Contents Coca Cola Pepsi OJ Low-fat milk % Calories 154 160 168 153 Sugar, g 40 40 40 18 Vit. A, IU 0 0 291 750 Vit C, mg 0 0 146 3 Folic acid, mg 0 0 164 18 Calcium, mg 0 0 33 450 Potassium, mg 0 0 711 352 Magnesium, mg 0 0 36 51 Phosphate, mg 54 55 60 353
Ref: Marion Nestle, Food Politics
The sugar in soft drinks is not natural sugar (sucrose), but high fructose corn syrup. Plants for making corn syrup have started to be set up in India, and if strict regulations are not put in place, the Indian diet could go the way of the US diet, with high fructose corn syrup causing insulin resistance. Unlike sucrose, fructose does not go through some of the critical intermediary breakdown steps, but is shunted toward the liver, where it mimics insulin’s ability to cause the liver to release fatty acids into the bloodstream. Studies have found that fructose diets have 31% more triglycerides than sucrose diets. Fructose also lowers the rate of fatty acid oxidation, P.A. Mayes, a University of London scientist has concluded that,
Long-term absorption of fructose causes enzyme adaptations that increase lipogenesis fat formation and VLDL (bad cholesterol) formation leading to triglyceridemea (too many triglycerides in the blood) decreased glucose tolerance, and hyper insulinemia (too much insulin in the blood).

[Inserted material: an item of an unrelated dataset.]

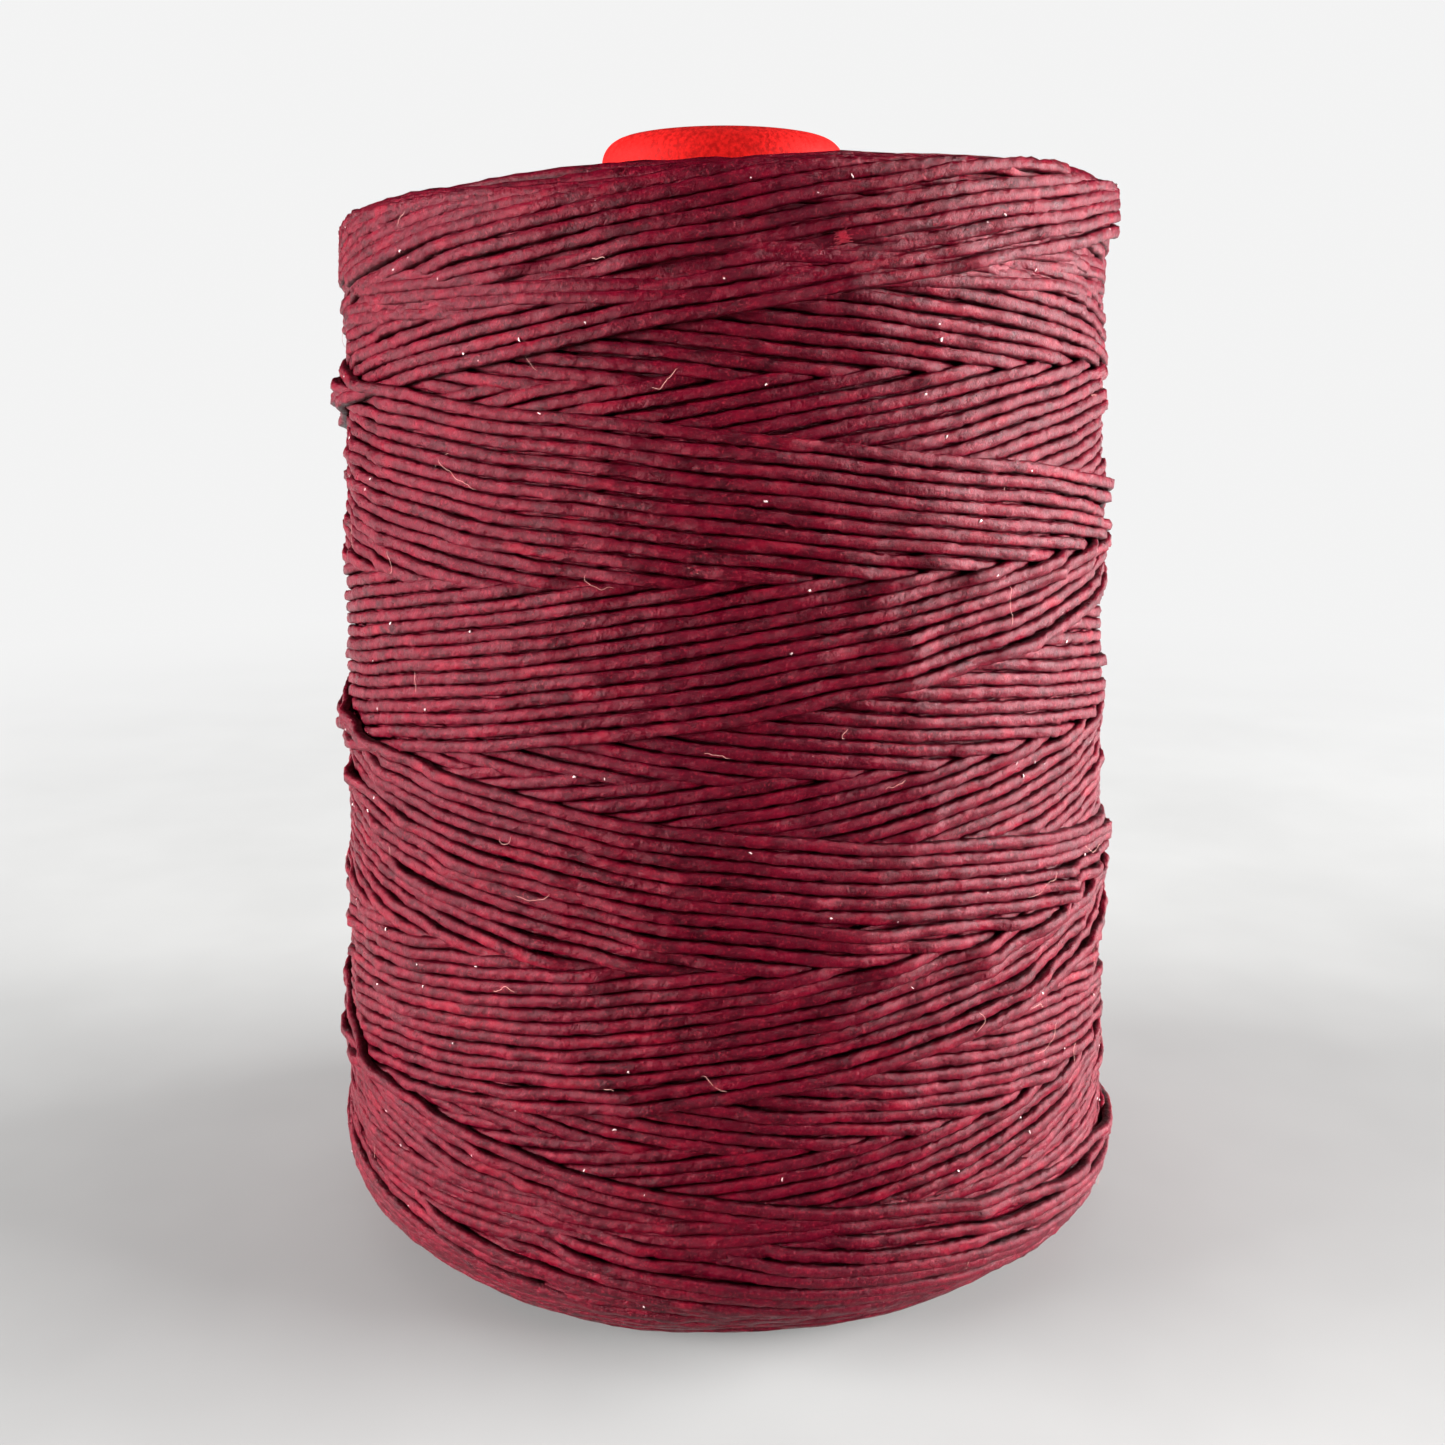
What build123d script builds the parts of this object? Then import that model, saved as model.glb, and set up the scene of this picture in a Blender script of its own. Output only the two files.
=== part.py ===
"""Waxed thread spool: a moulded plastic core tube carrying one long cross-wound waxed thread.

Frame: millimetres, +Z up along the spool's axis, origin at the centre of the base, X and Y level.
The spool stands upright on the lower lip of its core.
"""

import os
from math import tan, radians

from build123d import *

os.makedirs("parts", exist_ok=True)

# ---- driving dimensions ----------------------------------------------------------------------

# thread
thread_diameter = 1.0

# core tube
core_length = 89.0
bore_radius = 6.5
barrel_wall = 1.25
lip_radius = 9.75
lip_height = 4.4
lip_bead_round = 1.9
lip_foot_round = 0.8
lip_inner_round = 1.4
bore_edge_round = 0.6
grip_groove_count = 12
grip_groove_width = 1.4
grip_groove_depth = 0.35
grip_groove_margin = 1.0  # from each lip
start_slit_width = 0.8
start_slit_depth = 1.6

# wound package
package_radius = 32.0  # at half height
package_taper = 2.4  # degrees from the axis, wider at the base
package_bottom = 0.5
package_top = 84.0
package_top_round = 1.2
package_base_round = 7.5
package_top_dish = 0.6  # the top face sinks towards the core by this much
package_base_hollow = 4.0  # the underside rises towards the core by this much, over the lower lip

# start of the thread, trapped on the barrel
start_turns = 8
start_turn_bulge = 1.04  # neighbouring turns are pressed into each other a little

# gap between the thread and what it is wound on, so that neighbouring solids never overlap
wrap_gap = 0.05

# ---- worked-out dimensions -------------------------------------------------------------------

barrel_radius = bore_radius + barrel_wall
top_lip_underside = core_length - lip_height
package_height = package_top - package_bottom
taper_over_half = package_height / 2 * tan(radians(package_taper))
package_base_radius = package_radius + taper_over_half
package_top_radius = package_radius - taper_over_half
thread_seat_radius = barrel_radius + wrap_gap
start_bottom = lip_height + wrap_gap
start_height = start_turns * thread_diameter
start_radius = thread_seat_radius + thread_diameter
step_radius = start_radius + wrap_gap
step_height = start_bottom + start_height + wrap_gap
package_inner_bottom = package_bottom + package_base_hollow
package_inner_top = package_top - package_top_dish
groove_length = top_lip_underside - lip_height - 2 * grip_groove_margin


def circles_of(part, radius):
    """The part's circular edges of this radius, lowest first."""
    rings = part.edges().filter_by(GeomType.CIRCLE)
    return rings.filter_by(lambda edge: abs(edge.radius - radius) < 0.01).sort_by(Axis.Z)


# ---- core tube: barrel, a lip turned out at each end and a through bore -----------------------

with BuildPart() as core_tube:
    # barrel, with a lip turned out at each end
    with BuildSketch(Plane.XY):
        Circle(barrel_radius)
    extrude(amount=core_length)
    with BuildSketch(Plane.XY):
        Circle(lip_radius)
    extrude(amount=lip_height)
    with BuildSketch(Plane.XY.offset(top_lip_underside)):
        Circle(lip_radius)
    extrude(amount=lip_height)

    # rounded lips: a full bead at the top, a flatter foot at the base
    foot_rim, inner_rim, *top_rims = circles_of(core_tube, lip_radius)
    fillet(top_rims, radius=lip_bead_round)
    fillet(inner_rim, radius=lip_inner_round)
    fillet(foot_rim, radius=lip_foot_round)

    # shallow grooves along the barrel that keep the first turns from slipping
    with BuildSketch(Plane.XY.offset(lip_height + grip_groove_margin)):
        with PolarLocations(barrel_radius, grip_groove_count):
            Rectangle(2 * grip_groove_depth, grip_groove_width)
    extrude(amount=groove_length, mode=Mode.SUBTRACT)

    # slit in the lower lip, at the back, where the thread's start is caught
    with BuildSketch(Plane.XY):
        with Locations((0, lip_radius)):
            Rectangle(start_slit_width, 2 * start_slit_depth)
    extrude(amount=lip_height, mode=Mode.SUBTRACT)

    # through bore for the spindle, with eased mouths
    with BuildSketch(Plane.XY):
        Circle(bore_radius)
    extrude(amount=core_length, mode=Mode.SUBTRACT)
    fillet(circles_of(core_tube, bore_radius), radius=bore_edge_round)

core_tube.part.label = "core_tube"
export_step(core_tube.part, "parts/core_tube.step")


# ---- start wraps: close turns that trap the thread's start just above the lower lip -----------

with BuildPart() as start_wraps:
    with BuildSketch(Plane.XZ):
        with Locations((thread_seat_radius, start_bottom)):
            Rectangle(thread_diameter / 2, start_height, align=(Align.MIN, Align.MIN))
        turn_centres = [
            (thread_seat_radius + thread_diameter / 2, start_bottom + (turn + 0.5) * thread_diameter)
            for turn in range(start_turns)
        ]
        with Locations(turn_centres):
            Circle(thread_diameter / 2 * start_turn_bulge)
        # the pressed turns stay inside the space that the package leaves for them
        with Locations((thread_seat_radius, start_bottom)):
            Rectangle(thread_diameter, start_height, align=(Align.MIN, Align.MIN), mode=Mode.INTERSECT)
    revolve(axis=Axis.Z)

start_wraps.part.label = "start_wraps"
export_step(start_wraps.part, "parts/start_wraps.step")


# ---- thread package: the cross-wound body of the thread ---------------------------------------

with BuildPart() as thread_package:
    with BuildSketch(Plane.XZ):
        with BuildLine():
            # inner wall, stepped out around the start wraps, then the top face
            Polyline(
                (step_radius, package_inner_bottom),
                (step_radius, step_height),
                (thread_seat_radius, step_height),
                (thread_seat_radius, package_inner_top),
                (package_top_radius / 2, package_top),
                (package_top_radius, package_top),
            )
            # flank, then the underside, which clears the lower lip
            Polyline(
                (package_top_radius, package_top),
                (package_base_radius, package_bottom),
                (package_base_radius / 2, package_bottom),
                (step_radius, package_inner_bottom),
            )
        make_face()
    revolve(axis=Axis.Z)
    fillet(circles_of(thread_package, package_base_radius), radius=package_base_round)
    fillet(circles_of(thread_package, package_top_radius), radius=package_top_round)

thread_package.part.label = "thread_package"
export_step(thread_package.part, "parts/thread_package.step")
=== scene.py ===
"""Looks of the waxed thread spool: its thread wound strand by strand, and its moulded plastic core.

Lengths in the winding code are millimetres; MM turns them into the scene's metres.
Angles round the spool are measured from +X towards +Y, so the camera looks at -90 degrees.
"""

from math import cos, pi, radians, sin, sqrt, tan, tau

import bpy
import numpy as np
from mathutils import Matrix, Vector


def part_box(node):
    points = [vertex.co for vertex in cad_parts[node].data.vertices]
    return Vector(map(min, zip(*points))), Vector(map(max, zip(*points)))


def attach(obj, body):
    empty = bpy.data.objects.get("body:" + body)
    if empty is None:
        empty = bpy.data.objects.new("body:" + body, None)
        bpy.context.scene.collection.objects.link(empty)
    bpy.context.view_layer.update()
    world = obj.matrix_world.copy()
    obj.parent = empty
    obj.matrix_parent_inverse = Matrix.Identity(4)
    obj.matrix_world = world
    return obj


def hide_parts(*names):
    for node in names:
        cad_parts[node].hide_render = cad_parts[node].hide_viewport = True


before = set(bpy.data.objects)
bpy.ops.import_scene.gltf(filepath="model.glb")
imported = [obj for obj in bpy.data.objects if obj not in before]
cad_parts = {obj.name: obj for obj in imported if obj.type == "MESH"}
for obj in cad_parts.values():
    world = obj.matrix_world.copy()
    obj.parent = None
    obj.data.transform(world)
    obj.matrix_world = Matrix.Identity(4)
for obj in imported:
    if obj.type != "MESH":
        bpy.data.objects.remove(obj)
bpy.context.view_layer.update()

MM = 0.001
rng = np.random.default_rng(1845)

# ---- sizes from the frame ----------------------------------------------------------------------

package_low, package_high = (np.array(corner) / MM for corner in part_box("thread_package"))
core_low, core_high = (np.array(corner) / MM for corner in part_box("core_tube"))
package_bottom, package_top = package_low[2], package_high[2]
package_height = package_top - package_bottom

# ---- shape of the package ----------------------------------------------------------------------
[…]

Scientists at the University of California in Berkeley have also confirmed that overuse of fructose was skewing the American diet towards metabolic changes encouraging fat storage.
India cannot afford these high health costs of a fructose diet, which also has other nutritional costs as side effects. When corn is used for high fructose syrup, the poor are denied a food staple. Already 30% corn is going for raw material for making industrial cattle feed and fructose, and is diverted from human food. In addition, the displacement of healthier sweeteners derived from sugar cane such as gur and khandsari robs farmers of incomes and livelihoods. The impact of the Colas on the food chain and economy is thus very large and does not stop with the bottle.
But what is within the bottle in any case is not fit for a healthy diet. Consumption of soft drinks is well known to contribute to tooth decay. Adolescents who consume soft drinks display a risk of bone fractures 3 to 4 fold higher than those who do not. Soft drinks are becoming the greatest source of caffeine in children’s diets, with each 12 ounce can of cola containing about 45 milligrams of caffeine.
And there are other ingredients in the toxic brew, an anti-freeze compound – ethylene glycol for lower freezing, phosphoric acid to give it a bite. People are consuming 4 kg of chemicals a year per person on the basis of 20.6 million tonnes of chemicals in the form of artificial colours, flavourings etc. (Prashant Bhushan “Soft drinks – A toxic – brew”). It is therefore not just pesticides we should be concerned about, but the toxic brew our children are being made addicted to by the Cola giants. And while the corporations push toxics in the form of soft drinks they have manipulated the government’s Cabinet Committee on Economic Affairs (CCEA) to deny Indian investors voting rights.
When Coca-Cola reentered India after being thrown out by George Fernandes in 1977, it could only have 51% voting rights under a clause that says, “Under any circumstances the voting rights of HCCHC (Coca Cola’s Holding Company) shall not exceed 51% in HCCBL i.e., the Indian shareholders should get at least 49 per cent voting rights at all times.” This clause was deleted recently giving Coca-Cola imperial powers, to destroy the health of Indians and rob Indians of their democratic rights
Even in political terms, Coke is a toxic brew.